There are two starter decks (Goku – starter Deck B and Frieza – starter deck A) with 30 cards each including super rare cards not found in booster packs and one of four special wish cards. Cards exclusive to these starter decks are:

- Captured
- Combination
- Emperor Pilaf's Wish
- Frieza – WA 048
- Frieza (The 3rd Form)
- Frieza's Henchmen
- Frieza's Last Wish
- Goku – WA 046
- Krillin – WA 047
- Oolong's Wish
- Power of the Instinct
- Upa's Wish

==Promotional Cards==

There are only two cards officially released with the promo set description at the bottom left corner. These being "Goku" PR-01 and "Z Warriors Gather" PR-02. However, several other cards that have been released under specific sets are also considered promotional.

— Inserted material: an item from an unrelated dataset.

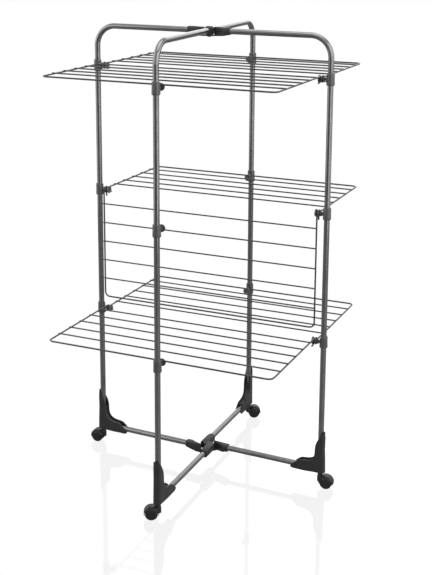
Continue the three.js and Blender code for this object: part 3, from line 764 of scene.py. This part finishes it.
# The tread's inner edge, as far in from the rim and out from the inner face; and its shoulder,
# its groove and the face inside it, as far in from the rim and from the outer face.
wheelBack = [[1, 0], [0, 1.2]]
wheelFace = [[0, 3.4], [1.4, 1.6], [2.4, 1.6], [3.0, 2.2], [3.6, 1.4], [8, 0.3]]


# A tread with round shoulders and a plain face that bulges a little in a shallow groove, turned
# about v.
def wheelPart(sign):
    look = casterLook
    rim, inner = look["wheelRadius"], look["wheelInner"]
    outer = inner + look["wheelWidth"]
    profile = [[pole, inner]]
    profile += [[rim - fromRim, inner + fromFace] for fromRim, fromFace in wheelBack]
    profile += [[rim - fromRim, outer - fromFace] for fromRim, fromFace in wheelFace]
    profile += [[pole, outer]]
    grid = turned(roundedProfile(profile, look["wheelRounding"]), look["sides"])
    return patch(alongAxis(grid, "v") * [1, sign, 1])


# A section from one side of the wheels to the other, flat inside and domed outside as
# sqrt(1 - |v|^6), carried half way round the axle.
def hoodPart():
    look = casterLook
    outer, inner = look["hood"], look["hood"] - look["hoodWall"]
    edge = inner + look["hoodEdge"]
    v = np.linspace(-1, 1, look["hoodColumns"])
    dome = edge + (outer - edge) * np.sqrt(1 - np.abs(v) ** look["hoodPower"])
    side = np.concatenate([v, v[::-1]]) * look["hoodHalf"]
    radius = np.concatenate([dome, np.full(len(v), inner)])
    angles = np.linspace(look["hoodFrom"], look["hoodTo"], look["hoodRows"])
    angles = np.radians(angles)[:, None]
    across, height = radius * np.cos(angles), radius * np.sin(angles)
    return patch(np.stack([across, np.broadcast_to(side, height.shape), height], -1))


# The plate between the wheels: a half disc with a round foot at the axle.
def forkPart():
    look = casterLook
    rim = look["hood"] - look["hoodWall"] + look["forkOverlap"]
    ankle = look["forkFoot"]
    top = arcPoints([0, 0, 0], [rim, 0, 0], [0, 0, rim], 0, 180, look["forkSteps"])
    foot = arcPoints([0, 0, 0], [-ankle, 0, 0], [0, 0, -ankle], 0, 180, look["footSteps"])
    loop = np.concatenate([top, foot])
    rows = [loop + [0, v, 0] for v in (-look["fork"] / 2, look["fork"] / 2)]
    return patch(np.stack(rows))


# A collar on the hood that draws in to the neck, turned about the stem up to the leg.
def neckPart(leg):
    look = casterLook
    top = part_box(f"caster_housing_{leg}")[1].z / millimetre
    neck, collar = look["neck"], look["collar"]
    profile = [[pole, look["wheelRadius"]], [collar, look["wheelRadius"]],
               [collar, look["collarTop"]], [neck, look["neckStart"]], [neck, top], [pole, top]]
    return patch(turned(roundedProfile(profile, look["neckRounding"]), look["neckSides"]))


def caster(leg):
    foot, _ = legs[leg]
    axle = np.array(joints[f"{leg}_wheels_roll"]["pos_m"])
    away = (axle - foot) * [1, 1, 0]
    away /= np.linalg.norm(away)
    parts = [(placeAt(points, place, away), faces) for (points, faces), place in (
        (hoodPart(), axle), (forkPart(), axle), (neckPart(leg), foot))]
    makePiece(f"casterHood_{leg}", parts, f"caster_{leg}", [f"caster_housing_{leg}"],
              casterNylon, bevel=casterLook["bevel"])
    for name, sign in (("one", 1), ("two", -1)):
        points, faces = wheelPart(sign)
        makePiece(f"casterWheel_{leg}_{name}", [(placeAt(points, axle, away), faces)],
                  f"wheels_{leg}", [f"caster_wheel_{leg}_{name}"], casterNylon)
    for node in (f"caster_stem_{leg}", f"caster_axle_{leg}"):
        dressNode(node, zincPlate)


# A CAD node that stays as it is, with a better finish.
def dressNode(node, material):
    piece = frame["nodes"][node]
    piece.data.materials.clear()
    piece.data.materials.append(material)


for leg in legs:
    caster(leg)
for node in ("top_pivot_pin", "base_pivot_pin"):
    dressNode(node, zincPlate)
print("casters made")


# Stage: a pale floor that mirrors a little, white all round, and soft lamps. The floor is
# white to the camera; gloss sees its own pale grey, so dark tubes keep a dark middle.
stageLook = {"floorWidth": 80.0, "floorColour": "8a8a8a", "mirror": 0.15, "mirrorRoughness": 0.05,
             "cameraWhite": 0.98, "cameraGain": 1.06, "glossWhite": 0.05, "worldLight": 0.38}


# One value for camera rays and another for glossy and transmission rays, 0 for the rest.
def rayShare(tree, camera, gloss):
    ray = addNode(tree, "ShaderNodeLightPath").outputs
    mirrored = addNode(tree, "ShaderNodeMath", {"operation": "MAXIMUM"}, {
        0: ray["Is Glossy Ray"], 1: ray["Is Transmission Ray"]})
    dimmed = addNode(tree, "ShaderNodeMath", {"operation": "MULTIPLY"}, {
        0: mirrored.outputs[0], 1: gloss})
    seen = addNode(tree, "ShaderNodeMath", {"operation": "MULTIPLY"}, {
        0: ray["Is Camera Ray"], 1: camera})
    either = addNode(tree, "ShaderNodeMath", {"operation": "MAXIMUM"}, {
        0: seen.outputs[0], 1: dimmed.outputs[0]})
    return either.outputs[0]


def makeFloor():
    look = stageLook
    square = np.array([[[-1, -1, 0], [1, -1, 0]], [[-1, 1, 0], [1, 1, 0]]], float)
    grid = square * look["floorWidth"] / 2
    points, faces = patch(grid, wrap=False, caps=(False, False))
    mesh = bpy.data.meshes.new("paleFloor")
    mesh.from_pydata(points.tolist(), [], faces)
    floor = bpy.data.objects.new("paleFloor", mesh)
    bpy.context.scene.collection.objects.link(floor)
    material = bpy.data.materials.new("paleFloor")
    material.use_nodes = True
    tree = material.node_tree
    tree.nodes.clear()
    share = rayShare(tree, look["cameraWhite"], look["glossWhite"])
    matt = addNode(tree, "ShaderNodeBsdfDiffuse", links={
        "Color": linearColour(look["floorColour"])})
    white = addNode(tree, "ShaderNodeEmission", links={"Strength": look["cameraGain"]})
    body = addNode(tree, "ShaderNodeMixShader", links={
        "Fac": share, 1: matt.outputs[0], 2: white.outputs[0]})
    mirror = addNode(tree, "ShaderNodeBsdfGlossy", links={"Roughness": look["mirrorRoughness"]})
    whole = addNode(tree, "ShaderNodeMixShader", links={
        "Fac": look["mirror"], 1: body.outputs[0], 2: mirror.outputs[0]})
    addNode(tree, "ShaderNodeOutputMaterial", links={"Surface": whole.outputs[0]})
    mesh.materials.append(material)


# White to the camera and to gloss, and a dimmer light on matt surfaces.
def makeWorld():
    world = bpy.data.worlds.new("whiteStudio")
    bpy.context.scene.world = world
    world.use_nodes = True
    tree = world.node_tree
    tree.nodes.clear()
    ray = addNode(tree, "ShaderNodeLightPath").outputs
    matt = addNode(tree, "ShaderNodeMath", {"operation": "MULTIPLY"}, {
        0: ray["Is Diffuse Ray"], 1: stageLook["worldLight"]})
    level = addNode(tree, "ShaderNodeMath", {"operation": "ADD"}, {
        0: rayShare(tree, 1.0, 1.0), 1: matt.outputs[0]})
    backdrop = addNode(tree, "ShaderNodeBackground", links={
        "Color": linearColour("ffffff"), "Strength": level.outputs[0]})
    addNode(tree, "ShaderNodeOutputWorld", links={"Surface": backdrop.outputs[0]})


# Each lamp: where it stands, its width and height in metres, and its power in watts. All face
# the same spot.
lampAim = (0.0, 0.0, 0.8)
lampLooks = {
    "leftBank": {"at": (-2.7, -1.2, 1.7), "size": (3.6, 3.3), "power": 54.0},
    "rightBank": {"at": (2.9, 0.6, 1.7), "size": (3.0, 3.3), "power": 46.0},
    "rightStrip": {"at": (2.2, -1.5, 1.6), "size": (0.7, 3.1), "power": 30.0},
    "overhead": {"at": (0.2, -0.3, 3.8), "size": (2.4, 2.4), "power": 44.0},
    "backPanel": {"at": (-0.3, 4.6, 3.2), "size": (4.2, 2.6), "power": 36.0},
}


def makeLamp(name, look):
    data = bpy.data.lights.new(name, "AREA")
    data.shape = "RECTANGLE"
    data.size, data.size_y = look["size"]
    data.energy = look["power"]
    lamp = bpy.data.objects.new(name, data)
    bpy.context.scene.collection.objects.link(lamp)
    lamp.location = look["at"]
    aim = Vector(lampAim) - Vector(look["at"])
    lamp.rotation_euler = aim.to_track_quat("-Z", "Y").to_euler()


cameraLook = {"azimuth": 23.937, "down": 12.221, "roll": 0.328, "target": (0.0267, 0.0, 1.0653),
              "distance": 3.8263, "lens": 71.60, "shift": -0.2043}


# Stands at a distance from its target along the two angles, then rolls about its view.
def makeCamera():
    look = cameraLook
    turn, down = math.radians(look["azimuth"]), math.radians(look["down"])
    level = math.cos(down)
    back = Vector((math.sin(turn) * level, -math.cos(turn) * level, math.sin(down)))
    data = bpy.data.cameras.new("camera")
    data.lens = look["lens"]
    data.shift_y = look["shift"]
    camera = bpy.data.objects.new("camera", data)
    bpy.context.scene.collection.objects.link(camera)
    camera.location = Vector(look["target"]) + back * look["distance"]
    facing = (-back).to_track_quat("-Z", "Y").to_matrix()
    roll = Matrix.Rotation(math.radians(look["roll"]), 3, "Z")
    camera.rotation_euler = (facing @ roll).to_euler()
    bpy.context.scene.camera = camera


makeFloor()
makeWorld()
for name, look in lampLooks.items():
    makeLamp(name, look)
makeCamera()
bpy.context.scene.view_settings.view_transform = "Standard"
print("stage made")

===The Warriors Return Promo Cards===

A small set of chibi cards have been released, showcasing the most iconic characters' first appearance in Dragon Ball:

- Goku
- Krillin
- Master Roshi
- Bulma

===Destructive Fury Promo Cards===

In early 2009, with the release of the third set Destructive Fury, Bandai released a small number of promotional cards technically as part of the set, in an attempt to draw in additional players:

- Dynamic Mess Em Up Punch
- Enormous Fighting Aura
- Exposure
- Gohan – WA 140
- Great Saiyaman – WA 141
- Mecha Frieza
- Special Fighting Pose
- Vegeta – WA 142

It is hypothesized that these promo cards were originally intended for a starter deck which was never released.

==Game Mats==

Numerous Game mats have been released for the game:
•	The Warriors Return Goku super rare art
•	The Awakening Gohan (Super Saiyan) super rare art
•	Destructive Fury Trunks (Super Saiyan) super rare art
•	Destructive Fury Mecha Frieza art

==Rule Books==

A printed booklet, version 1.1 is included with every Goku and Frieza starter set when purchased unopened. An updated rule book, version 1.3 was released with the Clash of Sagas set release and was mainly distributed in pdf format. In the latter version, the rules were revised and all the additional changes have been included, due to the large amount of new mechanics being introduced in Clash of Sagas.